• WHAT TO WORK ON:
Print all of the data exactly as written.

• DATA FOR THIS TASK:

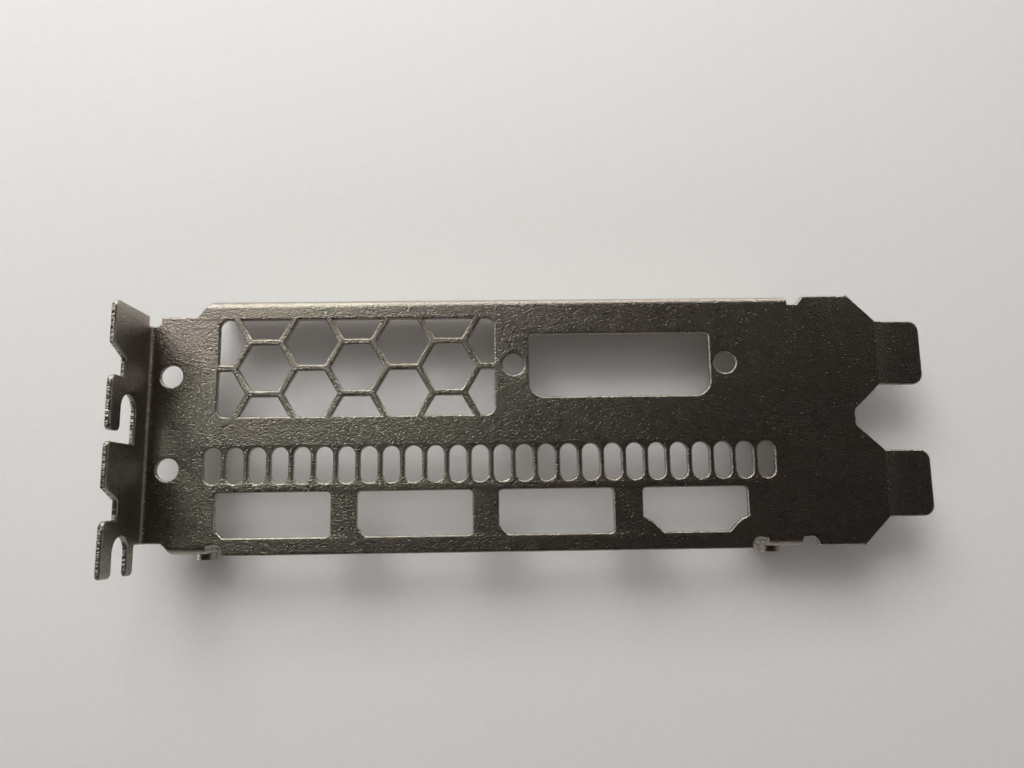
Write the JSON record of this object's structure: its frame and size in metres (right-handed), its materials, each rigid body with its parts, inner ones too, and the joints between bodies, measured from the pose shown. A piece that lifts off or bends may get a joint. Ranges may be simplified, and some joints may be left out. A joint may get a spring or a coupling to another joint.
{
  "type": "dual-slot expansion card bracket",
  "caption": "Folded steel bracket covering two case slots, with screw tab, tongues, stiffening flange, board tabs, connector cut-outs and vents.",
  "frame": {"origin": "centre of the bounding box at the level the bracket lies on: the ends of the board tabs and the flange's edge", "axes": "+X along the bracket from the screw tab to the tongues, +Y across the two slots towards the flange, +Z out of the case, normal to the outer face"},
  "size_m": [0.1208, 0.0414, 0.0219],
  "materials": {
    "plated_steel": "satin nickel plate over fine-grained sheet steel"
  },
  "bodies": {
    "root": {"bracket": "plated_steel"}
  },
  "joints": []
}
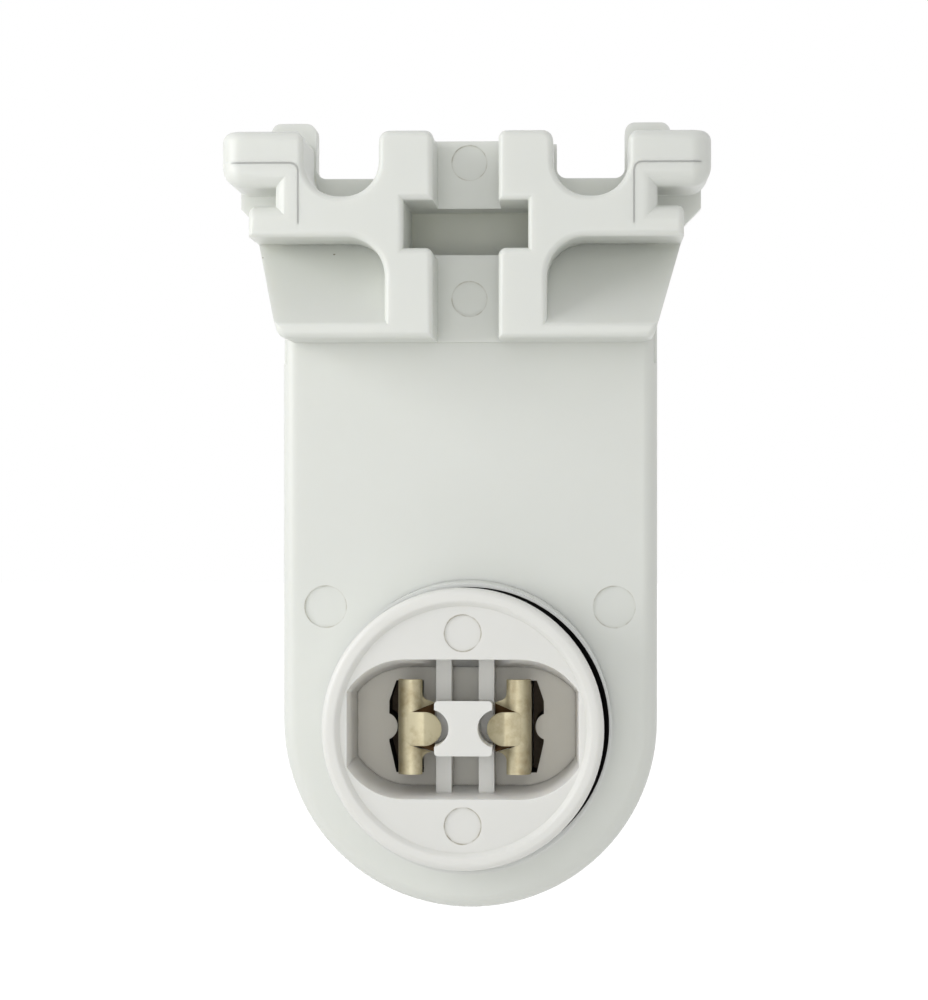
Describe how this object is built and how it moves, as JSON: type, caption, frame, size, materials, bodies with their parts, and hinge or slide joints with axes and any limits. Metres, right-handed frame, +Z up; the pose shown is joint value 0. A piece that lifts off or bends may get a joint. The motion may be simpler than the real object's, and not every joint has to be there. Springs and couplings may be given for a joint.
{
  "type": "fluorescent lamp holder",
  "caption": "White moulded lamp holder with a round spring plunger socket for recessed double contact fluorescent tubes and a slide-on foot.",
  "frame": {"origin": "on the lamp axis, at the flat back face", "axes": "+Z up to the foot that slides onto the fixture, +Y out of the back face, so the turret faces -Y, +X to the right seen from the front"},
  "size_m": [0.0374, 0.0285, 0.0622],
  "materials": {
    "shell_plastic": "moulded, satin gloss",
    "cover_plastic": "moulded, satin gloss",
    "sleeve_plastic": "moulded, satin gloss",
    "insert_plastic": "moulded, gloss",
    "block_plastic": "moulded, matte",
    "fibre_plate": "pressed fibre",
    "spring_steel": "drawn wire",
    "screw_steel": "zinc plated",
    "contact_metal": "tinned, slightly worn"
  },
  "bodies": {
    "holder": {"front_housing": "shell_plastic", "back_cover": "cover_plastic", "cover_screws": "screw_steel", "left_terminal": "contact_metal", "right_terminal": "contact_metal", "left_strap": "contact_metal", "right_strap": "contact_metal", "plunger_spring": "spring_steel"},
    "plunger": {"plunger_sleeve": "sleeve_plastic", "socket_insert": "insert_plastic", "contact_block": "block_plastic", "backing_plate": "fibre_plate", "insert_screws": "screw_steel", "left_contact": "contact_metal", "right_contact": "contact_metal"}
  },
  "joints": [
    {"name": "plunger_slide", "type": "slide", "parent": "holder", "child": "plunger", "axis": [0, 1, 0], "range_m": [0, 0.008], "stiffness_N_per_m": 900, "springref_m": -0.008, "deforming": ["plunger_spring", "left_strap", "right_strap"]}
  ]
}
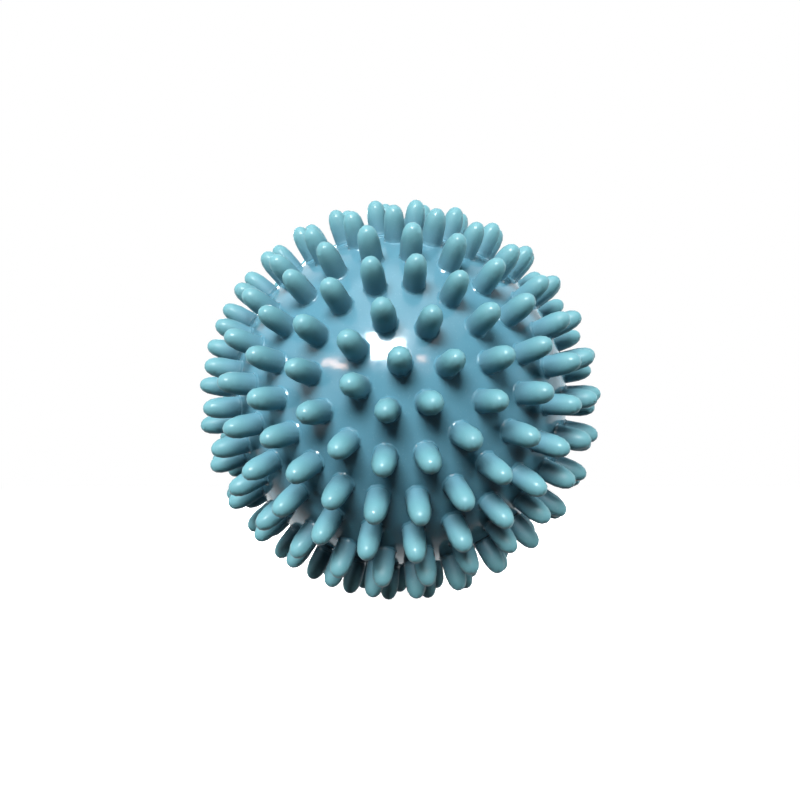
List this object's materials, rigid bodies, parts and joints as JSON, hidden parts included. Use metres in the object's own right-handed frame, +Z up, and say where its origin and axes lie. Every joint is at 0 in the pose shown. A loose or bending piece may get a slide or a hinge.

• REPLY TO THE TASK:
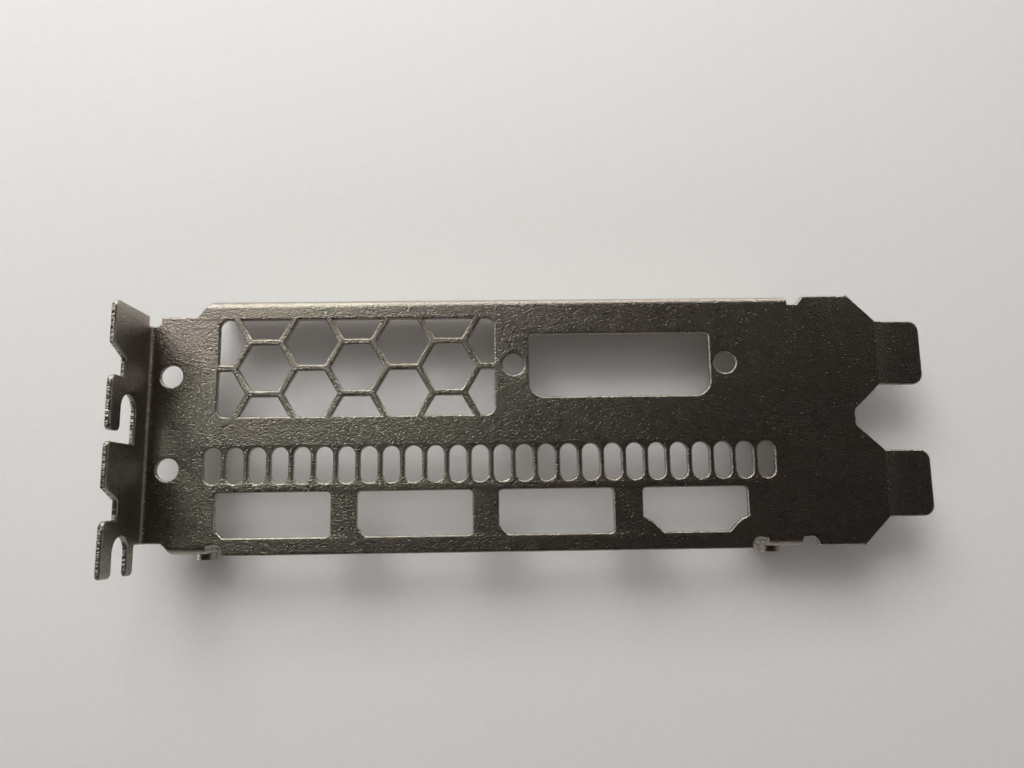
Write the JSON record of this object's structure: its frame and size in metres (right-handed), its materials, each rigid body with its parts, inner ones too, and the joints between bodies, measured from the pose shown. A piece that lifts off or bends may get a joint. Ranges may be simplified, and some joints may be left out. A joint may get a spring or a coupling to another joint.
{
  "type": "dual-slot expansion card bracket",
  "caption": "Folded steel bracket covering two case slots, with screw tab, tongues, stiffening flange, board tabs, connector cut-outs and vents.",
  "frame": {"origin": "centre of the bounding box at the level the bracket lies on: the ends of the board tabs and the flange's edge", "axes": "+X along the bracket from the screw tab to the tongues, +Y across the two slots towards the flange, +Z out of the case, normal to the outer face"},
  "size_m": [0.1208, 0.0414, 0.0219],
  "materials": {
    "plated_steel": "satin nickel plate over fine-grained sheet steel"
  },
  "bodies": {
    "root": {"bracket": "plated_steel"}
  },
  "joints": []
}
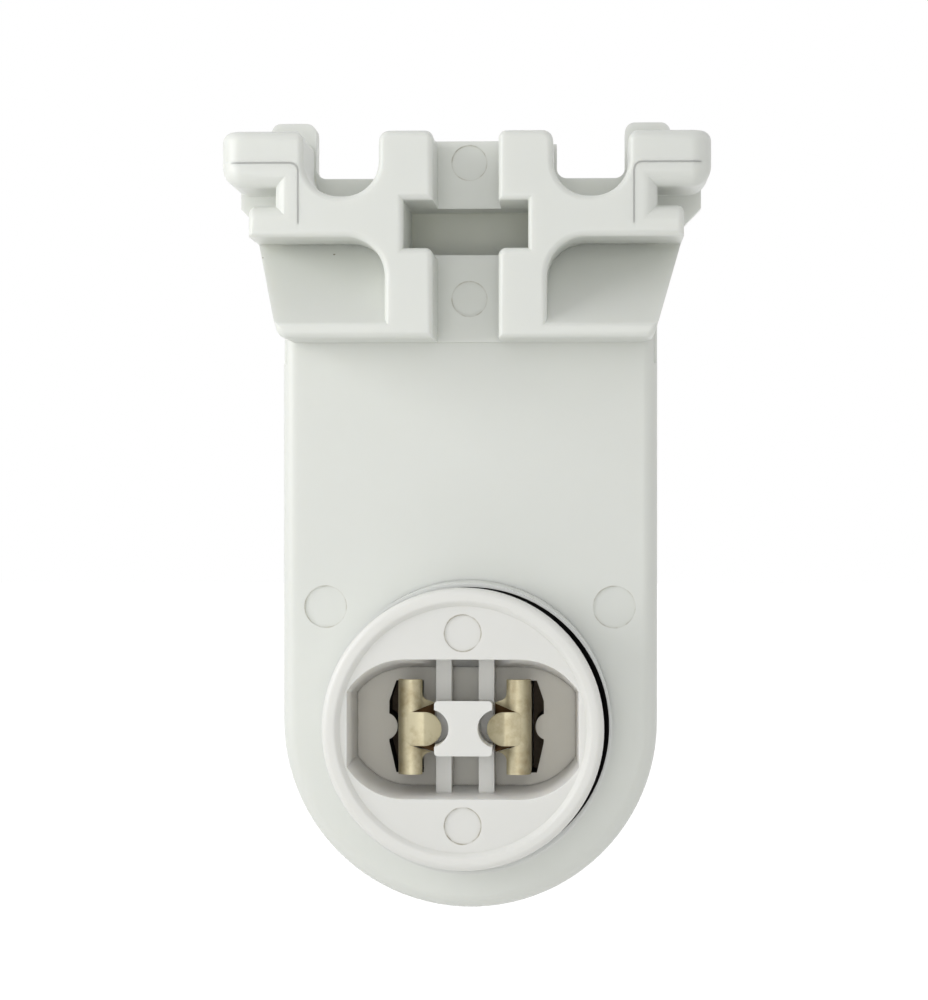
Describe how this object is built and how it moves, as JSON: type, caption, frame, size, materials, bodies with their parts, and hinge or slide joints with axes and any limits. Metres, right-handed frame, +Z up; the pose shown is joint value 0. A piece that lifts off or bends may get a joint. The motion may be simpler than the real object's, and not every joint has to be there. Springs and couplings may be given for a joint.
{
  "type": "fluorescent lamp holder",
  "caption": "White moulded lamp holder with a round spring plunger socket for recessed double contact fluorescent tubes and a slide-on foot.",
  "frame": {"origin": "on the lamp axis, at the flat back face", "axes": "+Z up to the foot that slides onto the fixture, +Y out of the back face, so the turret faces -Y, +X to the right seen from the front"},
  "size_m": [0.0374, 0.0285, 0.0622],
  "materials": {
    "shell_plastic": "moulded, satin gloss",
    "cover_plastic": "moulded, satin gloss",
    "sleeve_plastic": "moulded, satin gloss",
    "insert_plastic": "moulded, gloss",
    "block_plastic": "moulded, matte",
    "fibre_plate": "pressed fibre",
    "spring_steel": "drawn wire",
    "screw_steel": "zinc plated",
    "contact_metal": "tinned, slightly worn"
  },
  "bodies": {
    "holder": {"front_housing": "shell_plastic", "back_cover": "cover_plastic", "cover_screws": "screw_steel", "left_terminal": "contact_metal", "right_terminal": "contact_metal", "left_strap": "contact_metal", "right_strap": "contact_metal", "plunger_spring": "spring_steel"},
    "plunger": {"plunger_sleeve": "sleeve_plastic", "socket_insert": "insert_plastic", "contact_block": "block_plastic", "backing_plate": "fibre_plate", "insert_screws": "screw_steel", "left_contact": "contact_metal", "right_contact": "contact_metal"}
  },
  "joints": [
    {"name": "plunger_slide", "type": "slide", "parent": "holder", "child": "plunger", "axis": [0, 1, 0], "range_m": [0, 0.008], "stiffness_N_per_m": 900, "springref_m": -0.008, "deforming": ["plunger_spring", "left_strap", "right_strap"]}
  ]
}
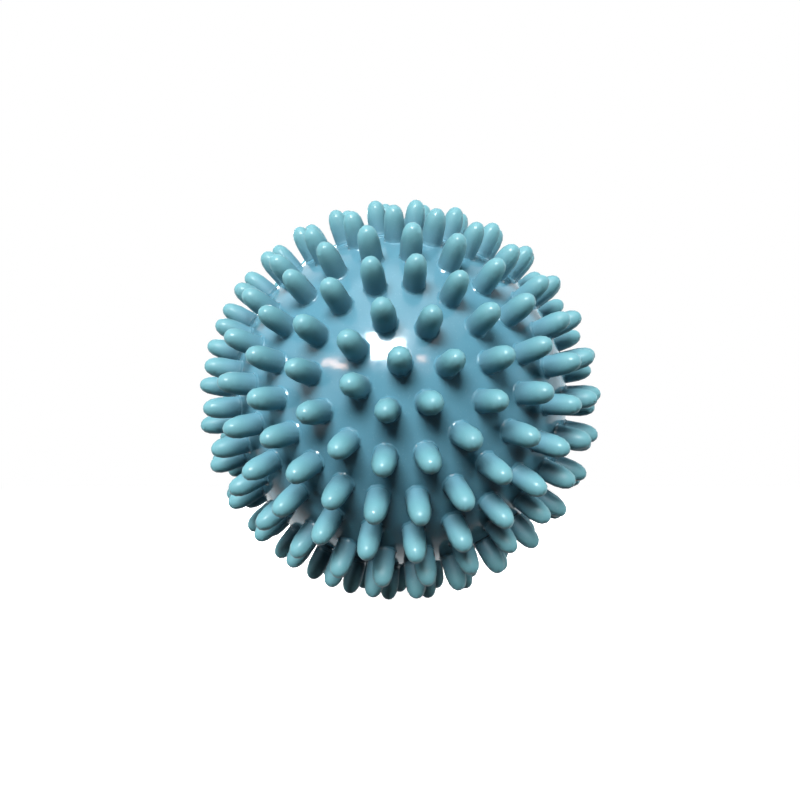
List this object's materials, rigid bodies, parts and joints as JSON, hidden parts included. Use metres in the object's own right-handed frame, +Z up, and say where its origin and axes lie. Every joint is at 0 in the pose shown. A loose or bending piece may get a slide or a hinge.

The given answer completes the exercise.